- Born: Oluseye Olugbmina 21 April 1965 (age 61) Ogun State, Nigeria
- Education: Obafemi Awolowo University
- Occupation: Journalist
- Known for: founding (People Media Limited)

= Seye Kehinde =

Nigerian journalist

Oluseye Olugbemiga Kehinde (21 April 1965) is a Nigerian journalist who was the founder of City People Group Limited.

== Early life ==
Kehinde was born is Ishara Ogun State, Nigeria although his parents were both civil servant.

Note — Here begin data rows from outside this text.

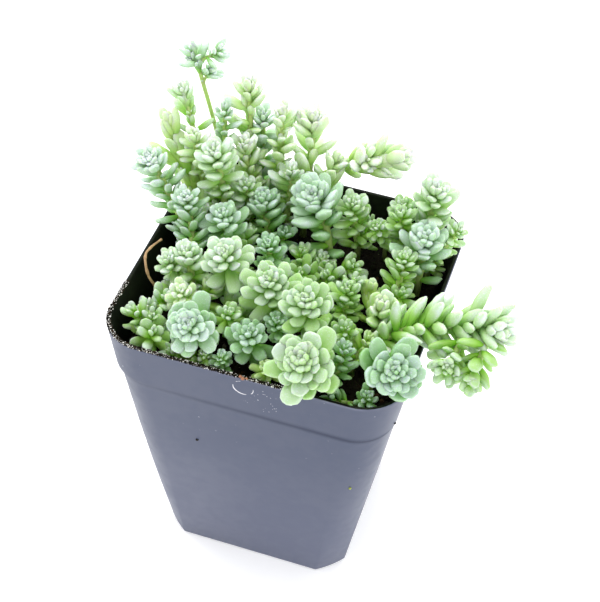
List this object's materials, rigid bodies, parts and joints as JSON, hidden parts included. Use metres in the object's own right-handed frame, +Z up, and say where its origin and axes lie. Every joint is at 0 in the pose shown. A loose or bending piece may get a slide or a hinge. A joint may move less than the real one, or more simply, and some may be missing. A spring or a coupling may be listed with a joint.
{
  "type": "potted sedum",
  "caption": "Small potted sedum: leafy blue-green succulent stems with rosette heads, standing in soil in a square plastic nursery pot.",
  "frame": {"origin": "on the surface that the pot stands on, under the middle of the pot's base", "axes": "+Z up; -Y out of the pot side that faces the viewer; +X to the viewer's right"},
  "size_m": [0.0879, 0.0715, 0.0999],
  "materials": {
    "pot_plastic": "satin",
    "soil": "matte",
    "dry_twig": "matte",
    "leaf_blue": "matte",
    "leaf_green": "matte",
    "leaf_pale": "matte"
  },
  "bodies": {
    "root": {"dry_twig": "dry_twig", "pot": "pot_plastic", "soil": "soil", "stem_back_blue": "leaf_blue", "stem_back_column": "leaf_green", "stem_back_fill": "leaf_green", "stem_back_left_bud": "leaf_blue", "stem_back_left_fill": "leaf_green", "stem_back_left_small": "leaf_blue", "stem_back_middle_pale": "leaf_pale", "stem_back_pale": "leaf_pale", "stem_back_right_long": "leaf_pale", "stem_back_small": "leaf_green", "stem_back_top": "leaf_blue", "stem_corner_large": "leaf_blue", "stem_corner_low": "leaf_blue", "stem_front_large": "leaf_green", "stem_front_left_fill": "leaf_green", "stem_front_left_large": "leaf_blue", "stem_front_left_upper": "leaf_blue", "stem_front_low_pale": "leaf_pale", "stem_front_middle_upper": "leaf_green", "stem_front_open": "leaf_green", "stem_front_right_low": "leaf_blue", "stem_front_right_upper": "leaf_green", "stem_front_small_blue": "leaf_blue", "stem_front_tiny_blue": "leaf_blue", "stem_front_tiny_green": "leaf_green", "stem_left_back_low": "leaf_green", "stem_left_back_tall": "leaf_green", "stem_left_column": "leaf_green", "stem_left_edge": "leaf_blue", "stem_left_high": "leaf_blue", "stem_left_inner": "leaf_blue", "stem_left_low_back": "leaf_green", "stem_left_low_front": "leaf_green", "stem_left_mid": "leaf_blue", "stem_left_middle_low": "leaf_green", "stem_left_pale": "leaf_pale", "stem_left_upright": "leaf_pale", "stem_left_wide": "leaf_blue", "stem_middle_back": "leaf_green", "stem_middle_blue": "leaf_blue", "stem_middle_low": "leaf_green", "stem_middle_right_back": "leaf_green", "stem_middle_right_low": "leaf_green", "stem_middle_small": "leaf_blue", "stem_middle_tall": "leaf_blue", "stem_right_back": "leaf_green", "stem_right_back_inner": "leaf_green", "stem_right_back_low": "leaf_green", "stem_right_edge": "leaf_green", "stem_right_large": "leaf_blue", "stem_right_low_front": "leaf_pale", "stem_right_low_middle": "leaf_green", "stem_right_middle": "leaf_green", "stem_right_thin": "leaf_green", "stem_right_trailing": "leaf_green", "stem_right_upright": "leaf_pale"}
  },
  "joints": []
}
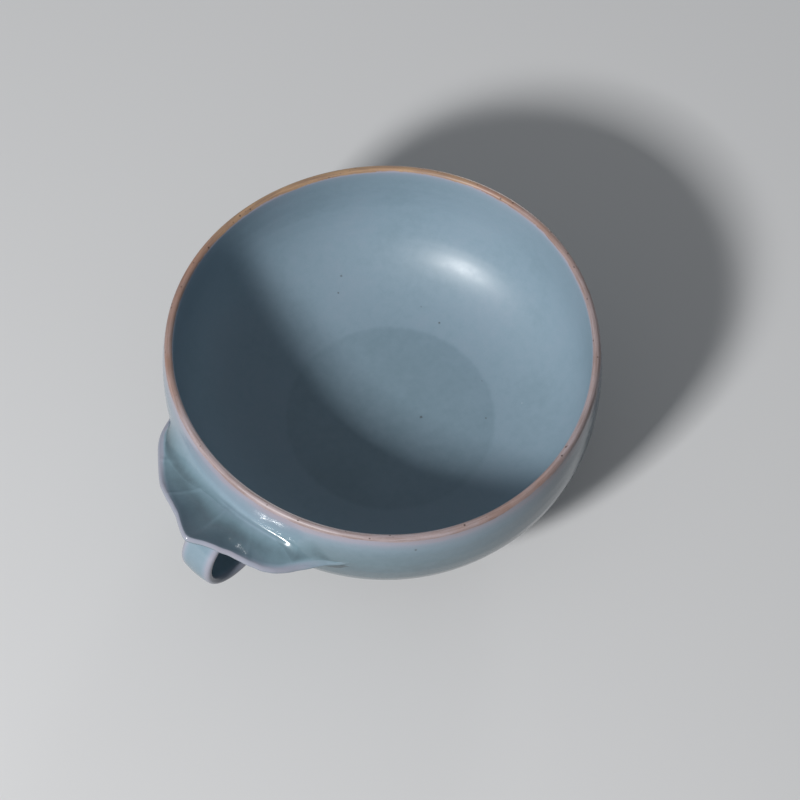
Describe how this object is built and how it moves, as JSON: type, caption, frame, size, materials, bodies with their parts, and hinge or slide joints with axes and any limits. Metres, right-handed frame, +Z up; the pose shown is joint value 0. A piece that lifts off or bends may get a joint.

He had his diploma of journalism and holds a bachelor of arts in history and political science at Obafemi Awolowo University and also acquire his certificate of NYSC in Kwara State Polytechnic.

== Career ==
He began working as a journalist there he was a reporter in Newswatch, holding the position of library assistant in 1986 and also works with following newspaper; Herald in 1988, the insider Confidential newsletter as a senior correspondent in 1989, head in International Desk in 1990, senior writer in Tribune in 1991 and works with the African Concord as a staff writer from 1991 to his retirement in 1992 when president Ibrahim Babangida recreate the African Concord Press and was invited to African Guardian as an assistant editor there he served from 1992 to 1994, he also works with the TheNEWS magazine as senior editor and chief editor in Tempo magazine before in 1995 he began setting up The City People Magazine.

He was also among the founding team of PM News.